Of late there is an increase in awareness on various investment products among investors and it goes without saying that mutual funds have got its own share in 4% of Indian household savings.
So why is mutual fund preferred over direct investment in stocks?For a first time investor who doesnt have much knowledge on investments, mutual fund provides numerous advantages.
1. The most obvious reason in favour of Mutual Funds are that you can make an investment even at Rs 100 per month via SIP. You need not be blessed with huge sum of money to invest in mutual funds. Typical SIP amount per month is 1000-2000 in most cases.
2. Professional management of money put in by investors is an added advantage in mutual funds. Most of us do not have the time and bandwidth to place buy and sell orders in markets in a regular basis. It is always better to leave a job to professional fund managers than we breaking our heads.

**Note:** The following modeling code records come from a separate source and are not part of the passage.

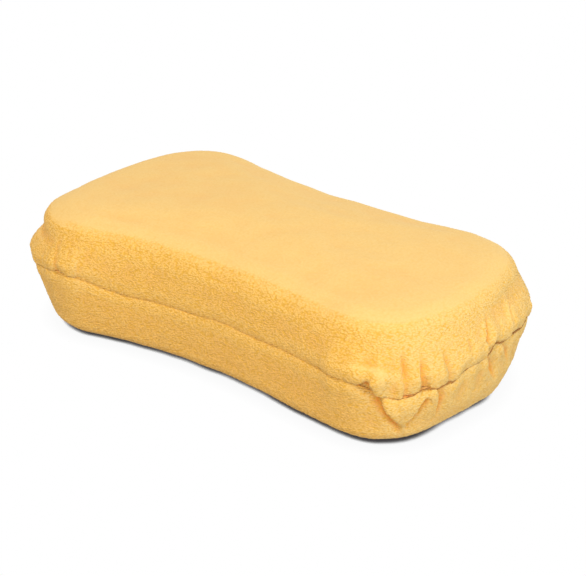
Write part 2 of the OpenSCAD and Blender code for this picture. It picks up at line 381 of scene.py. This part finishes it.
def swelling(places, middle, axis, half_length, half_height, rise):
    """Rise of the cloth (mm) over one oval swelling."""
    away = places - np.array(middle)
    along = np.array(axis) / np.linalg.norm(axis)
    far = away @ along
    up = away[:, 2] - far * along[2]
    rest = np.linalg.norm(away - np.outer(far, along), axis=1)
    deep = np.sqrt(np.maximum(rest**2 - up**2, 0))
    deepest = max(half_height, SWELLING_DEEP)
    size = (far / half_length) ** 2 + (up / half_height) ** 2 + (deep / deepest) ** 4
    return rise * np.exp(-(size**SWELLING_EDGE))


def gathers(turn, over, places, fullness):
    """Rise (mm) where the cloth is gathered at the ends: round folds with narrow valleys between them."""
    ends = step(np.abs(places[:, 0] - WAIST_AT), GATHERS_BEGIN, GATHERS_FULL)
    rise = np.zeros(len(places))
    for index in np.nonzero((ends > 0) & (np.abs(over) < GATHERS_END))[0]:
        angle = turn[index]
        place = Vector((cos(angle) * GATHERS_ROUND, sin(angle) * GATHERS_ROUND, over[index] / GATHERS_ALONG))
        small = abs(noise.noise(place * SMALL_PITCH + SMALL_SHIFT))
        rise[index] = (abs(noise.noise(place)) + SMALL_GATHERS * small) * GATHER_HEIGHT - GATHER_FLOOR
    plain = step(places[:, 1], CREASED_TO, PLAIN_FROM)
    share = np.where(places[:, 0] > 0, RIGHT_SHARE, LEFT_SHARE) * (1 - plain) + plain
    share = share * fullness * ends
    return share * (1 - step(np.abs(over), GATHERS_FADE, GATHERS_END)) * rise


def scrambled(cells, salt):
    """A repeatable value from 0 to 1 for each lattice cell."""
    x, y, z = (cells[:, i] * SCRAMBLE[i] for i in range(3))
    value = x ^ y ^ z ^ (salt * SCRAMBLE[3])
    value = (value ^ (value >> 13)) * SCRAMBLE_AGAIN & 0xFFFFFFFF
    value = (value ^ (value >> 16)) & 0xFFFFFF
    return value / 0xFFFFFF


def loops(places):
    """Height from 0 to 1 of the cloth's loops, which stand in uneven rows."""
    scaled = places / LOOP_PITCH
    corner = np.floor(scaled).astype(np.int64)
    nearest = np.full(len(places), np.inf)
    for neighbour in np.ndindex(3, 3, 3):
        cell = corner + np.array(neighbour) - 1
        off = np.stack([scrambled(cell, salt) for salt in (1, 2, 3)], axis=1) - 0.5
        middle = cell + 0.5 + LOOP_JITTER * off
        nearest = np.minimum(nearest, ((scaled - middle) ** 2).sum(axis=1))
    return np.clip(1 - nearest / LOOP_SPREAD, 0, 1)


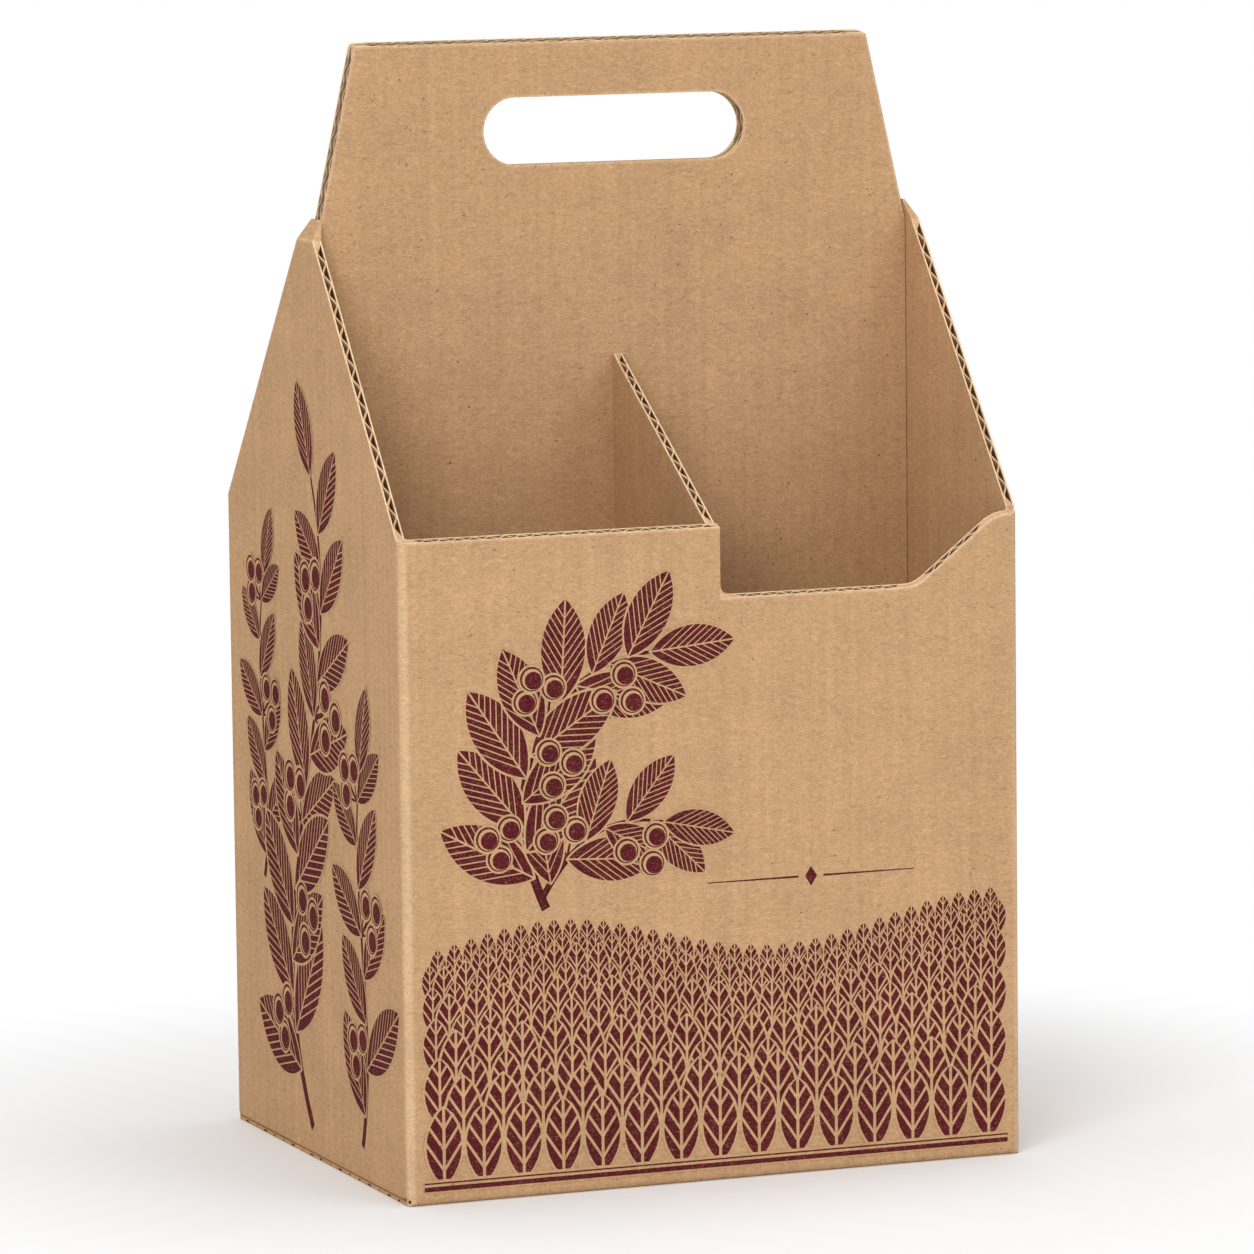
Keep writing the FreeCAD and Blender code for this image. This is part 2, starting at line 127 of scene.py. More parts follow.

3. Another advantage is that a mutual funds invests in a good set of stocks and it is not limited to 1 or 2 stocks. Typically a fund invests in 30-50 stocks and hence there is diversification in investment. It also reduces the risk associated with the failure of single stock.
4.Mutual funds (except for ELSS) have no lock in period. They provide ample liquidity to investors.
5.ELSS - a category of mutual funds which is eligible for tax benefits and at the same time can generate better returns than traditional tax saving instruments over a long period of time.
Keeping these in mind, for a beginner in investments, it is always advisable to opt for mutual funds than directly jumping into stocks.